In this talk, we present our recent work on using declarative languages to specify, implement, and analyze secure distributed systems. In the first half of the talk, we describe Secure Network Datalog (SeNDlog), a declarative language that unifies declarative networking and logic-based access control languages. SeNDlog enables network routing, distributed systems, and their security policies to be specified and implemented within a common declarative framework. We describe extensions to distributed recursive query processing techniques to execute SeNDlog programs via authenticated communication among untrusted nodes. In the second half of the talk, we introduce the notion of network provenance naturally captured within our declarative framework, and demonstrate its applicability in the areas of network accountability, network forensic analysis and trust management. We further discuss our ongoing work at optimizing distributed query processors in order to process and maintain network provenance efficiently and securely.

To conclude the talk, we will briefly describe other declarative networking research at Penn, in the areas of adaptive wireless networking and formal network verification.

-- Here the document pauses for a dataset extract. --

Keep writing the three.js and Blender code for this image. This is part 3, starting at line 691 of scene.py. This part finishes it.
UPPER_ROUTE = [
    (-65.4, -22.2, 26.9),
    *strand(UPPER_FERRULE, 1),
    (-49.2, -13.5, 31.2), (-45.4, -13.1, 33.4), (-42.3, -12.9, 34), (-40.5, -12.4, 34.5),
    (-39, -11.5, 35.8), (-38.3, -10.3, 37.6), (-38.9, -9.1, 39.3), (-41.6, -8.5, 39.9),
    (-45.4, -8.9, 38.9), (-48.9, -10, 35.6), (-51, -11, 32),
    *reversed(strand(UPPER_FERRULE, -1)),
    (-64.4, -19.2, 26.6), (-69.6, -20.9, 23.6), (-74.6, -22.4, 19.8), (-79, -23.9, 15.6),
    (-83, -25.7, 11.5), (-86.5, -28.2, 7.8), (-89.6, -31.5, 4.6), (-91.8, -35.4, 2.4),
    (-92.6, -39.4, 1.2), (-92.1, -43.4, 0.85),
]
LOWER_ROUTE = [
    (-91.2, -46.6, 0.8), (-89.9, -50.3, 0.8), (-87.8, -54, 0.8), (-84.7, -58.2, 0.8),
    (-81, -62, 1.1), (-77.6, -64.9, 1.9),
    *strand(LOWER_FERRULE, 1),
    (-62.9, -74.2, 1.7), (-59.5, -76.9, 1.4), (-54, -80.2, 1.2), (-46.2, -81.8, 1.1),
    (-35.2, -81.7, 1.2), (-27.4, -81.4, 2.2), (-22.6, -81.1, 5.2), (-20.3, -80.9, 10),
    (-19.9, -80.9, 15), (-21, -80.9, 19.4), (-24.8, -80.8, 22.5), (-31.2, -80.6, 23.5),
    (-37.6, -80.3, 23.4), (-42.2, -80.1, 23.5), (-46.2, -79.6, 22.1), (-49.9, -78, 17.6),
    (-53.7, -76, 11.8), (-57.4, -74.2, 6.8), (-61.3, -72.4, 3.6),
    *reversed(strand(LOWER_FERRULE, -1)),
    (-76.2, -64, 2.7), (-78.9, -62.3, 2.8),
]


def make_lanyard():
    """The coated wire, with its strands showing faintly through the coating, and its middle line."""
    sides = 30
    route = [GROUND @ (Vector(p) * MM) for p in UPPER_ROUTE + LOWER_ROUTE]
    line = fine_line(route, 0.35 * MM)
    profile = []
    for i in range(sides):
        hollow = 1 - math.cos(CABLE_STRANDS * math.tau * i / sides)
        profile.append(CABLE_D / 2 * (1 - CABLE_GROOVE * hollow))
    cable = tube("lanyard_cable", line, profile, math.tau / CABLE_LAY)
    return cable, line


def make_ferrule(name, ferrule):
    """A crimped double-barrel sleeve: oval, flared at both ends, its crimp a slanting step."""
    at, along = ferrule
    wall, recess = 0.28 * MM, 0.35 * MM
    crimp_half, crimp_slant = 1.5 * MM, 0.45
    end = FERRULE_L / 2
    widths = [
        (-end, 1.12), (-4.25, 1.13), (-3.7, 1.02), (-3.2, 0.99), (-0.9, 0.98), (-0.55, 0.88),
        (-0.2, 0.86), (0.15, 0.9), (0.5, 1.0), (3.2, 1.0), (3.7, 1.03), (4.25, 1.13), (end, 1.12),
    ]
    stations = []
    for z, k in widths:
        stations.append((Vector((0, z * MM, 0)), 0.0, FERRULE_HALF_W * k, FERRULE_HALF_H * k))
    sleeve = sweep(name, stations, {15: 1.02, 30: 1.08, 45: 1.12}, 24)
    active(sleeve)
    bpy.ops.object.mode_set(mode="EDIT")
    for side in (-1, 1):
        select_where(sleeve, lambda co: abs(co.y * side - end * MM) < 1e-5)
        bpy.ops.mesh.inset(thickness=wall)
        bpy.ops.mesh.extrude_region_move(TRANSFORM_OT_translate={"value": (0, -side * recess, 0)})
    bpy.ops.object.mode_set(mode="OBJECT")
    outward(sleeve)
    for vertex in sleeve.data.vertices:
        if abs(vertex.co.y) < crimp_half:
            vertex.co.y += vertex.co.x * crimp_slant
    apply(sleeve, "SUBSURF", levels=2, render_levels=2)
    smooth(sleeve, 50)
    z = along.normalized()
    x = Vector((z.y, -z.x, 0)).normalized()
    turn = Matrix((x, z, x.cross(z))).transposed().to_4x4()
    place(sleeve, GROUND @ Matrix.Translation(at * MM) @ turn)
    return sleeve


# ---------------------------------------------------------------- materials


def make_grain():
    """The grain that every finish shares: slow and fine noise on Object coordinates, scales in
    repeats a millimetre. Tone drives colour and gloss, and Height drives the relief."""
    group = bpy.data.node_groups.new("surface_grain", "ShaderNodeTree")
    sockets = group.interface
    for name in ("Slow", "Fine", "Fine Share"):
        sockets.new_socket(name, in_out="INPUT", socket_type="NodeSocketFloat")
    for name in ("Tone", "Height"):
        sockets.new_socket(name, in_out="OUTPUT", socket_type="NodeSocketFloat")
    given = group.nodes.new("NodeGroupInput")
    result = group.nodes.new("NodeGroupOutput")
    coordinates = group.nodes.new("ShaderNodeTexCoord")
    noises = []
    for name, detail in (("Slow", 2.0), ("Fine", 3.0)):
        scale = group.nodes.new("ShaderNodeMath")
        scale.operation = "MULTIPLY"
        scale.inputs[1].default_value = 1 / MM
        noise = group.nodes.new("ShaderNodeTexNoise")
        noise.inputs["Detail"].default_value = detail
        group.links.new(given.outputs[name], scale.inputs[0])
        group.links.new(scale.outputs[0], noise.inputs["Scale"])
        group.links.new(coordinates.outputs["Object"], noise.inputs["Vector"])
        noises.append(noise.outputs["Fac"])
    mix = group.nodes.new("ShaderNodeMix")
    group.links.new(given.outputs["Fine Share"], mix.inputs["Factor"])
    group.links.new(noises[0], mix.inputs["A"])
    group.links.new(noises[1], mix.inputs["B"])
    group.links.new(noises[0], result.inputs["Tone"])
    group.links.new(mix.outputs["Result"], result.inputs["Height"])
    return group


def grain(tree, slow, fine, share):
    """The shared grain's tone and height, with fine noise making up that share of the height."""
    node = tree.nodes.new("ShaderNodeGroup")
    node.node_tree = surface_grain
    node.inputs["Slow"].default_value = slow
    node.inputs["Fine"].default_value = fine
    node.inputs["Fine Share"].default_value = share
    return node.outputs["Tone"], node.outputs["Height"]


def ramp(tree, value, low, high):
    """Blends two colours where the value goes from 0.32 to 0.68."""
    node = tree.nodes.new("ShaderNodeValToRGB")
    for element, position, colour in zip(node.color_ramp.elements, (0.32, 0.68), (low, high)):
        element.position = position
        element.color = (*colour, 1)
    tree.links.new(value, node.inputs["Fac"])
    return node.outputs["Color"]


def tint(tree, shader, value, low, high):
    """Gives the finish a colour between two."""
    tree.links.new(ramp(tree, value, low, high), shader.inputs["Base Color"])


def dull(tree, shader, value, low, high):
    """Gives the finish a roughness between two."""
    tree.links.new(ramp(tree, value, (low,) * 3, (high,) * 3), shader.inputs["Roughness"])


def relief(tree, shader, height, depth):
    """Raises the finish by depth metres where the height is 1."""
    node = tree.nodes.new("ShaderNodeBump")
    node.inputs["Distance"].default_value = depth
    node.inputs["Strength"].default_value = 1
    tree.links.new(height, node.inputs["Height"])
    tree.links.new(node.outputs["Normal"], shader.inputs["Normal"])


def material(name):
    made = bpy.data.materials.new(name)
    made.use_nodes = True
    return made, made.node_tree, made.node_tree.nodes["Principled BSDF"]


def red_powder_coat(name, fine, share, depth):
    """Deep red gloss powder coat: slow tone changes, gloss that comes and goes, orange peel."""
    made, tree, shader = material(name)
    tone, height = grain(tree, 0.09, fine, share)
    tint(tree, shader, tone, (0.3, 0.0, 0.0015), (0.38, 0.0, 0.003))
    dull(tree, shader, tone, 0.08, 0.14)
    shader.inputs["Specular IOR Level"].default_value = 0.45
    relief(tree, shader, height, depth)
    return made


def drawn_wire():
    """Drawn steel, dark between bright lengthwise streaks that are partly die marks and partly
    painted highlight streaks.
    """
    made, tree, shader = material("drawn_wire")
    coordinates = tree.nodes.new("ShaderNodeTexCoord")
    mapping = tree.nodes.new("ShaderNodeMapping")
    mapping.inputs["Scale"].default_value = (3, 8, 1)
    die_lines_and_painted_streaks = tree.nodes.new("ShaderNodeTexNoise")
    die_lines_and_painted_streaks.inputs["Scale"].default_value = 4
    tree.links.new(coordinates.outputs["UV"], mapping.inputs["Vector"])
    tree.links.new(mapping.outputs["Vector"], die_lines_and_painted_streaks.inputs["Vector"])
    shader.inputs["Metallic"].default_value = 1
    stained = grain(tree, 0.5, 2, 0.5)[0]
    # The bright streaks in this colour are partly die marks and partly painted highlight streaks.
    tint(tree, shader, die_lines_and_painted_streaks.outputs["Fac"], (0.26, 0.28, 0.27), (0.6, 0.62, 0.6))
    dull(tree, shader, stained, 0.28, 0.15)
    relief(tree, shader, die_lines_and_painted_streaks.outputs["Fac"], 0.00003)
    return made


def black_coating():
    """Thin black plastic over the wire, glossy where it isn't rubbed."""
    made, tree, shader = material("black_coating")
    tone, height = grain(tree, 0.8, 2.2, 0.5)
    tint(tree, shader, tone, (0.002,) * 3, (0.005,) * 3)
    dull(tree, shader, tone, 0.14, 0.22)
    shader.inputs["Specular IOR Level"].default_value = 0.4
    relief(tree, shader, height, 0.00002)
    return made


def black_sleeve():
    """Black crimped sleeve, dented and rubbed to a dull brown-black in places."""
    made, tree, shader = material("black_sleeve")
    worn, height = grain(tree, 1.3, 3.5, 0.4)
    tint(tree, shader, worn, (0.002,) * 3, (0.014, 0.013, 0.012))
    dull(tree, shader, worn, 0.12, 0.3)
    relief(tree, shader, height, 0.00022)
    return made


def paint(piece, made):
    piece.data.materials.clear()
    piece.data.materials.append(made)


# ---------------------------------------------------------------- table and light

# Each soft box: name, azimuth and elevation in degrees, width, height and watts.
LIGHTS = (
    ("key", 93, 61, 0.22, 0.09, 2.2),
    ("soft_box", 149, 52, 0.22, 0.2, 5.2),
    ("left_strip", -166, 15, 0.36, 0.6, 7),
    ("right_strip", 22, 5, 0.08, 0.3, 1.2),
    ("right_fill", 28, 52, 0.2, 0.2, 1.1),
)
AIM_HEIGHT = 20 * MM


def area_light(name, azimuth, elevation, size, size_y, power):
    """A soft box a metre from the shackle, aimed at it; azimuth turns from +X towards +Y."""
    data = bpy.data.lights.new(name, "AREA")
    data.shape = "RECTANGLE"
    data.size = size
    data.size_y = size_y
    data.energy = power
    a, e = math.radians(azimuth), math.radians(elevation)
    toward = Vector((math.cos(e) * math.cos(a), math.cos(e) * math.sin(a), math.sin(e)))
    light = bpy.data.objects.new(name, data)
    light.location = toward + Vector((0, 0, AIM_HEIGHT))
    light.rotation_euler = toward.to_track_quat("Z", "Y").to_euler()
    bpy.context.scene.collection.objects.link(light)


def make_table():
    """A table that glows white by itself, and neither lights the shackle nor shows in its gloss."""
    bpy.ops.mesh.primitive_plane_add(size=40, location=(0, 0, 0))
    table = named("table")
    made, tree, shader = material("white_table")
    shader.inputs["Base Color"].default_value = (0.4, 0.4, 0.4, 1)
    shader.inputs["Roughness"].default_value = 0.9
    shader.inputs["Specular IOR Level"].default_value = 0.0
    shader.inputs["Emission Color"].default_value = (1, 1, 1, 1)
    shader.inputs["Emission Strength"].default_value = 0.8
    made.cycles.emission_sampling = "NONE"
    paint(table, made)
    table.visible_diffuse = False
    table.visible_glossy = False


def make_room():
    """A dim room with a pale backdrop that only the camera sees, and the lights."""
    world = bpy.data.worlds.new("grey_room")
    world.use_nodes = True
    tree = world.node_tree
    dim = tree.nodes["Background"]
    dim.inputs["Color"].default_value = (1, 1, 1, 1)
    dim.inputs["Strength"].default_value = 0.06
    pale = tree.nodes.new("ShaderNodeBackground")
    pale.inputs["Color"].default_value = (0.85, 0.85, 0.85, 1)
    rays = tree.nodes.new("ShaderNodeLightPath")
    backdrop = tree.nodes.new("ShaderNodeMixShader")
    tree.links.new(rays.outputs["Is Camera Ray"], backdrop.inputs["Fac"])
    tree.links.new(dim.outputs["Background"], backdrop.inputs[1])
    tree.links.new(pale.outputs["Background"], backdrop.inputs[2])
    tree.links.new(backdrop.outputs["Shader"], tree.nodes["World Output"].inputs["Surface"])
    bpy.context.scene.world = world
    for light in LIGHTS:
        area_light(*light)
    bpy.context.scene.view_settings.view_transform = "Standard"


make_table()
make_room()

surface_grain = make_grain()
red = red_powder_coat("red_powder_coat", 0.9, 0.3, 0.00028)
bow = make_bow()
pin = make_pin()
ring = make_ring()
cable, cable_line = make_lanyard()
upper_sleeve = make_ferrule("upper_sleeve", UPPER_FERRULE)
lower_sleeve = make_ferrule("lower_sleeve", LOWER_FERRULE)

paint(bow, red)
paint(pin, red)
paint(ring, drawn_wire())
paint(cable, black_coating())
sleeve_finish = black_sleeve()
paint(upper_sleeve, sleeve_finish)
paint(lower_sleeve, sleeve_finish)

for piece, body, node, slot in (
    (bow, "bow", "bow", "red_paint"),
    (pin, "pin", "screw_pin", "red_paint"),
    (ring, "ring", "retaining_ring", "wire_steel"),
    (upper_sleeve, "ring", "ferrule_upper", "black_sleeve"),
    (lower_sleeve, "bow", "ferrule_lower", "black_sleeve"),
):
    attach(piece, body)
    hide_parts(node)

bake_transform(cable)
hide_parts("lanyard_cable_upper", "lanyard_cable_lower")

Bio: Boon Thau Loo is an Assistant Professor in the Computer and Information Science department at the University of Pennsylvania. He received his Ph.D. degree in Computer Science from the University of California at Berkeley in 2006. His research focuses on distributed data management systems, Internet-scale query processing, and the application of data-centric techniques and formal methods to the design, analysis and implementation of networked systems. He was awarded the ACM SIGMOD dissertation award (2007) and the NSF CAREER award (2009). He has been the program co-chair for the CoNEXT 2008 Student Workshop and is the current co-chair of the NetDB 2009 workshop co-located with SOSP.